═════ DATA PROVIDED

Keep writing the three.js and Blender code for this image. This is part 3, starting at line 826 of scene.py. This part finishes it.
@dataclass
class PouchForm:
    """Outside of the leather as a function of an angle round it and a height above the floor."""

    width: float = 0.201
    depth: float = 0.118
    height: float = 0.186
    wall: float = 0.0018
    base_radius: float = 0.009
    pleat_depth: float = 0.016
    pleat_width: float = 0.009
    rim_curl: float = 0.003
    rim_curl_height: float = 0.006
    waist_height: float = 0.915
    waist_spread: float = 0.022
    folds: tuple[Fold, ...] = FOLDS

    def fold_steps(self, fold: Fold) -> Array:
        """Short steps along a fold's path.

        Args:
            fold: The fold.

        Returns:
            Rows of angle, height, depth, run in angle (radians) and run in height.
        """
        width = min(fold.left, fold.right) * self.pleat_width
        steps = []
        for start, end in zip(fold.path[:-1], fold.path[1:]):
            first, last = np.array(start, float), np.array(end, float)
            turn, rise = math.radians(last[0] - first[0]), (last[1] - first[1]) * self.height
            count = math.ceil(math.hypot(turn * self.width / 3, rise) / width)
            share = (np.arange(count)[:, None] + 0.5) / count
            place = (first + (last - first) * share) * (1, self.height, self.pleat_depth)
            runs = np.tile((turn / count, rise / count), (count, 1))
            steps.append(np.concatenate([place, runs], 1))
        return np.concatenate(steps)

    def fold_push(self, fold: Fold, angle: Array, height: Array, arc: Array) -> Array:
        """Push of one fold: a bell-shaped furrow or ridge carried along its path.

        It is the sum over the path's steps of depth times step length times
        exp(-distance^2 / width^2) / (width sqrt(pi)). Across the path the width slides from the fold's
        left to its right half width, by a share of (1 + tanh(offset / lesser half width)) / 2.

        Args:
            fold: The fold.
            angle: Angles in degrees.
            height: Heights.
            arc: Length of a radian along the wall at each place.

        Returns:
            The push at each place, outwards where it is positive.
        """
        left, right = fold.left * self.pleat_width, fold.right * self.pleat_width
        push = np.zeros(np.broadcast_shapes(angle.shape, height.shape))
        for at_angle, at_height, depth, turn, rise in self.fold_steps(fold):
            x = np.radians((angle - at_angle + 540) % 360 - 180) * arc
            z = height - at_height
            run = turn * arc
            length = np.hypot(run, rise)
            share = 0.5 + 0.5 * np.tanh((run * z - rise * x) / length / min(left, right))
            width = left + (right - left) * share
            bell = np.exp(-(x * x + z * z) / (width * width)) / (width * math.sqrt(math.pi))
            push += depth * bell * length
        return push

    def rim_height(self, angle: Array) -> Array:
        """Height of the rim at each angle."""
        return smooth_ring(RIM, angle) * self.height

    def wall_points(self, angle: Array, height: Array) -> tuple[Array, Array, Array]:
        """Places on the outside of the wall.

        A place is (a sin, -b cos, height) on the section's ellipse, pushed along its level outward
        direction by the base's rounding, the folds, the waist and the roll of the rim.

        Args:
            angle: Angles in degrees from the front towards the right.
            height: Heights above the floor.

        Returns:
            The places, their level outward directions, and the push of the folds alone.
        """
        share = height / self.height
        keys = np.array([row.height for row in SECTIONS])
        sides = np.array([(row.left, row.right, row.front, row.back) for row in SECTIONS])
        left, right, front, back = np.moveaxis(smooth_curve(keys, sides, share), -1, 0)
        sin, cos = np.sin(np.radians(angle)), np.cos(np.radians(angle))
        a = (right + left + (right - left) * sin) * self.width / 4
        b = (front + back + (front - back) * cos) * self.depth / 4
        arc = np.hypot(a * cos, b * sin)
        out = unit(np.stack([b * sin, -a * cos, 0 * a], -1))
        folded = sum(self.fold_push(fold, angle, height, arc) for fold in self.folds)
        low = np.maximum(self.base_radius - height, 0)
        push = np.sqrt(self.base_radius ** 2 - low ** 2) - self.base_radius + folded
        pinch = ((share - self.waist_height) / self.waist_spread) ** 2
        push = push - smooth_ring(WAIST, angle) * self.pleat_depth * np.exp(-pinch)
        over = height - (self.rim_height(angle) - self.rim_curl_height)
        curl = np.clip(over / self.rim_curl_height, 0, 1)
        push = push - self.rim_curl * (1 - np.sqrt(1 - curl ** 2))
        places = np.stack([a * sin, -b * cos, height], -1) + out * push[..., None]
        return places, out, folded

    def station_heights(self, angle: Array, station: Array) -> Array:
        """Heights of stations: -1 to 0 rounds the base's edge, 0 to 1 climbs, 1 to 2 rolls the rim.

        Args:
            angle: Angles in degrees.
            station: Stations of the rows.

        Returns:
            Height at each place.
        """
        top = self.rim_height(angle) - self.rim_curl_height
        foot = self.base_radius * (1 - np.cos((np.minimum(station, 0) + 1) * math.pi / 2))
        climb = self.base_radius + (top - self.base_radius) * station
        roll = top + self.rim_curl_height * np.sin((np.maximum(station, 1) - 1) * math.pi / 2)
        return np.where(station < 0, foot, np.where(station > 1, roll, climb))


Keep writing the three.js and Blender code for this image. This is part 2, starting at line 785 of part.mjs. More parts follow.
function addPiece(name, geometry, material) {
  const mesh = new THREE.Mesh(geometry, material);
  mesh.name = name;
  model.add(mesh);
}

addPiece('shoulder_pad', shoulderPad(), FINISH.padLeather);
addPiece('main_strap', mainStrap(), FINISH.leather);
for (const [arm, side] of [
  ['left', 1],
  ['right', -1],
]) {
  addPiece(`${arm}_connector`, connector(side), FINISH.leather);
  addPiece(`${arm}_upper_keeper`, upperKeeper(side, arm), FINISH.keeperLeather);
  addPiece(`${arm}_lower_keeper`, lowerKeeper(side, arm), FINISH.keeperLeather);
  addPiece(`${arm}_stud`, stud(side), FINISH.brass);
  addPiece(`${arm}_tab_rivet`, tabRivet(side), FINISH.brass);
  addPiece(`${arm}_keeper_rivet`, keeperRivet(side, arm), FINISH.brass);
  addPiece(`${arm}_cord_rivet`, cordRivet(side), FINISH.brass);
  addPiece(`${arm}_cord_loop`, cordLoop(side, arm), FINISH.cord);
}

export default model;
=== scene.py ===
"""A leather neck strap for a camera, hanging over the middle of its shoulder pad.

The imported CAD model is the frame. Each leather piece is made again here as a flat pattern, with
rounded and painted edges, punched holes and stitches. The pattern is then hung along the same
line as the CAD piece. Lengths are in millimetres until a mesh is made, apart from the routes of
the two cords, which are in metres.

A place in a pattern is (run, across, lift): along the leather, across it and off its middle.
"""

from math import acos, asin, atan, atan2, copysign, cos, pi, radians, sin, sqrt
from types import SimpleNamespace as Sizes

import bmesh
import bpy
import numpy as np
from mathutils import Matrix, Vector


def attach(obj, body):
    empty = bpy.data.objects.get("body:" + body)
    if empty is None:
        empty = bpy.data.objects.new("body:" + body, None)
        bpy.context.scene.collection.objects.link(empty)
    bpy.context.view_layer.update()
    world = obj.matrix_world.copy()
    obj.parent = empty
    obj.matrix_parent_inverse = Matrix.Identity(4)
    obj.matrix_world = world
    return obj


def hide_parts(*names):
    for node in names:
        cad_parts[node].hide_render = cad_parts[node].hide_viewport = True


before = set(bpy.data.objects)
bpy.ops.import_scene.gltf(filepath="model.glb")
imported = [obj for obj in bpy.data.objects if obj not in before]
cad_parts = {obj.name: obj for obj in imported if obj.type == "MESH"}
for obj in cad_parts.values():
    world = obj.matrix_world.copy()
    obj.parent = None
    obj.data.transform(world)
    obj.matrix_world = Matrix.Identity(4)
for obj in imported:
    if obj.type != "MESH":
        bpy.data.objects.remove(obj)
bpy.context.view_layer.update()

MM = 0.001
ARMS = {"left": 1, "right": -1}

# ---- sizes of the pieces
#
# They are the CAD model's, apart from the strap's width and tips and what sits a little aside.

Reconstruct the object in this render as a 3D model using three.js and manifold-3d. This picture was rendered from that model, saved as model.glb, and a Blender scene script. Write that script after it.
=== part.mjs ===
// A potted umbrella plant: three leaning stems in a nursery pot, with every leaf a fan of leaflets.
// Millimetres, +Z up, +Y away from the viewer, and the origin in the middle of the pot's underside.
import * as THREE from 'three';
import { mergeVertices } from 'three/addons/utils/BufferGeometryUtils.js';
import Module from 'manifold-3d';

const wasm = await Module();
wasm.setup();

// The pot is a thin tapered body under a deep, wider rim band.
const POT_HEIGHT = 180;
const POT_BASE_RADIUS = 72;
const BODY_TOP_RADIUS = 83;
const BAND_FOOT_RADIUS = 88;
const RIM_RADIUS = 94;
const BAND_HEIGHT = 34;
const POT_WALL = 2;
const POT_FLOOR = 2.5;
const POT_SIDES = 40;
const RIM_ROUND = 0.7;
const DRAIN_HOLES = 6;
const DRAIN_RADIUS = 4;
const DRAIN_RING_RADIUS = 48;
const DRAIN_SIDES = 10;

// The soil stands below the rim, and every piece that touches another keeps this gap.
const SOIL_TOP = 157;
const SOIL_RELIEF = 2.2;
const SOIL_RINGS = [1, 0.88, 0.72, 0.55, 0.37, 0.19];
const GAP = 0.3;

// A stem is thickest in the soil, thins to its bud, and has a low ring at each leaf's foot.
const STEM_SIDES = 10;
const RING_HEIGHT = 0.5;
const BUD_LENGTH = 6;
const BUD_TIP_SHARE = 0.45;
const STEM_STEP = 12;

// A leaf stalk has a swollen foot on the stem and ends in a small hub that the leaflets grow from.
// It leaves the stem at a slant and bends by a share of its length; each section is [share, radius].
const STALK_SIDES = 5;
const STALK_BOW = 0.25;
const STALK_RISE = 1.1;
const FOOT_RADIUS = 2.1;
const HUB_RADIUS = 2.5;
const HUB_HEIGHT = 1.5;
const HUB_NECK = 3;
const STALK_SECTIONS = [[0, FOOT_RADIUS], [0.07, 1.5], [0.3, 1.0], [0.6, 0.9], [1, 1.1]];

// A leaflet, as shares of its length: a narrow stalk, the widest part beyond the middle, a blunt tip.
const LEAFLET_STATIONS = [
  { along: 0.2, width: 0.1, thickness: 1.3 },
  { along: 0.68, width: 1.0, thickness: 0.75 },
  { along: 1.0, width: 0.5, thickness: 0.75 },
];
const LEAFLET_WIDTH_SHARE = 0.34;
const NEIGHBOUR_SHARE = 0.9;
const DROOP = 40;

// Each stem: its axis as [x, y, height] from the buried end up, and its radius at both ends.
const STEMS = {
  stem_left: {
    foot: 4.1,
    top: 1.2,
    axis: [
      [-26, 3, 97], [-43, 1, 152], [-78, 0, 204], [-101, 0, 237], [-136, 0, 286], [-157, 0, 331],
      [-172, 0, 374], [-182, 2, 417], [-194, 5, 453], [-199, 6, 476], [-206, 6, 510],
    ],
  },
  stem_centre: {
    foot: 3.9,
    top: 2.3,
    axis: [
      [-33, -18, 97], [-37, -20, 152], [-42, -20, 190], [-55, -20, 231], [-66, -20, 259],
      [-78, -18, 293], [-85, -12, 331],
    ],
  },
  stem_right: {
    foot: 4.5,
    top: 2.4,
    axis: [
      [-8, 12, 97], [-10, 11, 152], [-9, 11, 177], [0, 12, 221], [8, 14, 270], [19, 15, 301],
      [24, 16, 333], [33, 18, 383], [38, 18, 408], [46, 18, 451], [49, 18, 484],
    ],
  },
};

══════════

Reproduce word for word the material above, beginning with the line that contains "addPiece('shoulder_pad', shoulderPad(), FINISH.padLeather);" and ending with the line that contains "before = set(bpy.data.objects)".

addPiece('shoulder_pad', shoulderPad(), FINISH.padLeather);
addPiece('main_strap', mainStrap(), FINISH.leather);
for (const [arm, side] of [
  ['left', 1],
  ['right', -1],
]) {
  addPiece(`${arm}_connector`, connector(side), FINISH.leather);
  addPiece(`${arm}_upper_keeper`, upperKeeper(side, arm), FINISH.keeperLeather);
  addPiece(`${arm}_lower_keeper`, lowerKeeper(side, arm), FINISH.keeperLeather);
  addPiece(`${arm}_stud`, stud(side), FINISH.brass);
  addPiece(`${arm}_tab_rivet`, tabRivet(side), FINISH.brass);
  addPiece(`${arm}_keeper_rivet`, keeperRivet(side, arm), FINISH.brass);
  addPiece(`${arm}_cord_rivet`, cordRivet(side), FINISH.brass);
  addPiece(`${arm}_cord_loop`, cordLoop(side, arm), FINISH.cord);
}

export default model;
=== scene.py ===
"""A leather neck strap for a camera, hanging over the middle of its shoulder pad.

The imported CAD model is the frame. Each leather piece is made again here as a flat pattern, with
rounded and painted edges, punched holes and stitches. The pattern is then hung along the same
line as the CAD piece. Lengths are in millimetres until a mesh is made, apart from the routes of
the two cords, which are in metres.

A place in a pattern is (run, across, lift): along the leather, across it and off its middle.
"""

from math import acos, asin, atan, atan2, copysign, cos, pi, radians, sin, sqrt
from types import SimpleNamespace as Sizes

import bmesh
import bpy
import numpy as np
from mathutils import Matrix, Vector


def attach(obj, body):
    empty = bpy.data.objects.get("body:" + body)
    if empty is None:
        empty = bpy.data.objects.new("body:" + body, None)
        bpy.context.scene.collection.objects.link(empty)
    bpy.context.view_layer.update()
    world = obj.matrix_world.copy()
    obj.parent = empty
    obj.matrix_parent_inverse = Matrix.Identity(4)
    obj.matrix_world = world
    return obj


def hide_parts(*names):
    for node in names:
        cad_parts[node].hide_render = cad_parts[node].hide_viewport = True


before = set(bpy.data.objects)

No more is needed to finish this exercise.